5 Replies to “Transistor, Elvis Costello, Simone de Beauvoir: A Feminist Game?”

  1. I think this was really well put:

    “I think the ultimate characteristic Red offers, as said, is that she is someone, and to be someone is to have a specific life all your own. It is an invitation in a way that My Aim Is True is not. This is an excellent point for everyone to learn and relearn about women. Women included.”

    1. Thank you so much! I really appreciated your summary of the issues on FB, and the fact that you read this leviathan at all. The point you took from Haslanger, that when in doubt one ought to support and value actual women, strikes me as extremely true.

  2. i liked the bissell comment. that guy’s alright. i also like stephen poole’s ideas about aeasthetic wonder http://stevenpoole.net/articles/light-fantastic/. i liked the stuff about the rock song. the bit about leveling up was interesting. i think that’s a coed temptation. did their come a point when you started to hate “the grind” though? i think being in other worlds is a big a deal for me. perhaps more so than playing as a particular character. did you play bastion? i feel like that narration got annoying. i haven’t played transister, but i watched that video some and it reminded me of that.

    1. Thank you very much for reading, Max! I need to look over the Poole piece more carefully, but it’s very interesting. He seems quite focused on how videogames borrow artefacts from other media (the lens flare of cameras, the inking styles of comics/manga), sometimes to suggest accuracy. There’s a Bazin piece that claims that photography is the most ‘representational’ of all arts, such that a photograph seems indisputably real in a way that a painting cannot be, and, I think, as an extension of photography, cameras. Hence the lens flare suggesting ‘seeing’ more deeply than the scene being presented without it, per usual human vision. I go back and forth on whether or not that’s true, as the only things that have affected me deeply (usually detrimentally) enough to need to be ‘turned off’ have been movies and games, and isn’t that a test of realness?

      Regarding what you said:
      – I think you’re right that it’s a co-ed temptation.

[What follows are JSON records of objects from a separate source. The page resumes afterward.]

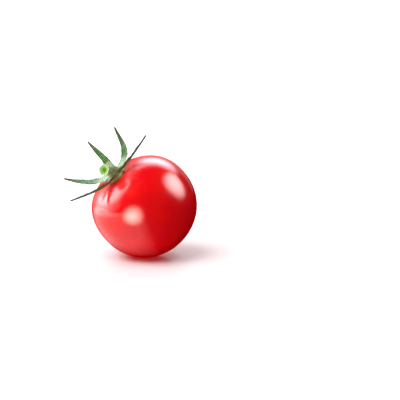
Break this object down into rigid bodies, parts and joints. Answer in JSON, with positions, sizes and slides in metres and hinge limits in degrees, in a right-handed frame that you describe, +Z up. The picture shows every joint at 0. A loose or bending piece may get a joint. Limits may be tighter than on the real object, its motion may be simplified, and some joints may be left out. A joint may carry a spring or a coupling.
{
  "type": "tomato",
  "caption": "Small round vine tomato as picked, with its green star calyx and a cut stub of stem, leaning on a small flat rest spot.",
  "frame": {"origin": "centre of the small flat spot under the fruit, on the surface it rests on", "axes": "+Z up from the surface; the stem end leans up towards -X and a little towards -Y, which is the side the picture's camera looks from"},
  "size_m": [0.0576, 0.0454, 0.0554],
  "materials": {
    "skin": "gloss",
    "sepal": "matte",
    "stalk": "matte"
  },
  "bodies": {
    "root": {"fruit": "skin", "calyx": "sepal", "stem": "stalk"}
  },
  "joints": []
}
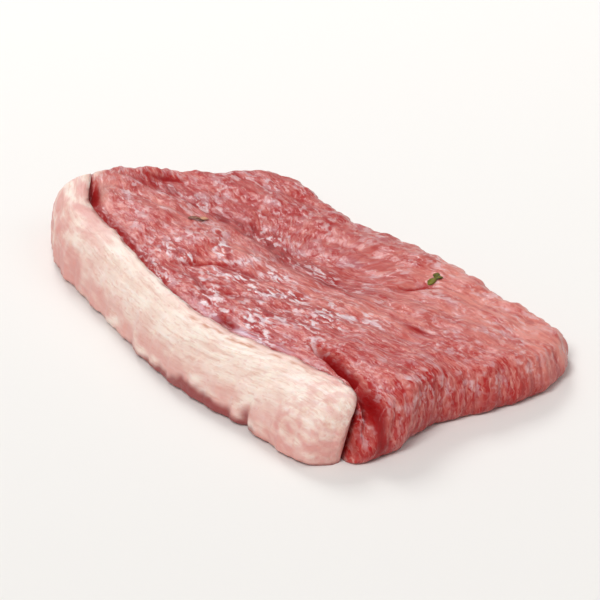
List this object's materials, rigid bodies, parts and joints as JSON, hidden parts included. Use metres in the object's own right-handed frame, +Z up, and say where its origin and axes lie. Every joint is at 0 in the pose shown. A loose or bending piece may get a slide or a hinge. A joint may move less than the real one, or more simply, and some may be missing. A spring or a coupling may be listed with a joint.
{
  "type": "beef topside steak",
  "caption": "Raw beef topside steak lying flat: a slab of red lean with a cream band of outer fat along one long side and bits of thyme on top.",
  "frame": {"origin": "middle of the footprint, on the surface that the steak lies on", "axes": "+X across the steak from the fat to the thin edge, +Y along its length, +Z up from the foot to the upper side"},
  "size_m": [0.1113, 0.1807, 0.0211],
  "materials": {
    "lean": "moist raw beef, soft satin with wet glints",
    "fat": "firm cream beef fat, waxy satin",
    "thyme": "fresh thyme leaf, soft satin"
  },
  "bodies": {
    "root": {"lean": "lean", "fat": "fat"}
  },
  "joints": []
}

Beauvoir thinks that human beings in general face certain existential dilemmas, like the level-up mentality. Beauvoir’s ultimate claim is that there is a structure such that women are more vulnerable to, well, not feeling like full human beings, with real agency. But just like oppression describing a kind of suffering, a temptation being more encoded into a structure for some group doesn’t mean we aren’t all tempted. I realize I sort of half clarified this. This post is half my working through how deeply Transistor affected me, half replying to identification and questions of empathy in video games, half replying to an email our friend Daniel sent me over the summer, half loving and hating that Costello album. A lot of halves! They’re related halves, but I apologize if some exposition was left out. Somehow.

      – I pretty much always hate the grind, but I never feel endangered in the grind, you know? So there was something lovely and safe about Final Fantasy, I felt like it was a movie I was earning piece-by-piece rather than a puzzle. I am constantly picking up and then dropping World of Warcraft for related reasons. So cool! So culturally important! So goddamn boring! Every quest is ‘kill 10 goblins,’ as someone else said.

      – I think we’ve touched base about this before. I really like the sheer lore of other worlds. (I used to buy or borrow D&D books off my brother to read the in depth monster descriptions.) But I’d be interested in hearing if you had a reason for thinking that video games would be better suited to presenting other worlds than other media. Plenty of speculative fiction books, after all! And so many surreal (or more innocently sci-fi or fantastic) movies. If there isn’t something about who you’re playing in a game world, then what does the game world have over its artistic competition?

      – I did play Bastion! Transistor and Bastion are both by Supergiant games, and both feature narration by the same fellow. In Transistor, the sword pipes up much less frequently, I should say, or perhaps just for shorter periods of time. There are a few transition scenes, and the lenthy narration is only during those. The rest of the time you get a bit of sass, or a one-sentence existential crisis. Maybe that would be less irritating? I think I enjoyed Transistor more, ultimately, but maybe that’s just because I could never beat that one bone bow-n-arrow test in Bastion. With Bastion, I felt like there were more obvious marriages between the post-apocalyptic story being told in increments and the world falling away and rising up around you, whereas Transistor felt like a more difficult piece of art. Maybe not better, just, resisting obvious moral.

      Anyways. I worry a bit that you’ll feel that you’re being punished with more reading, but I appreciate your response, and I’d love to hear anything you’d like to say (or read anything you’d like to write) about aesthetics.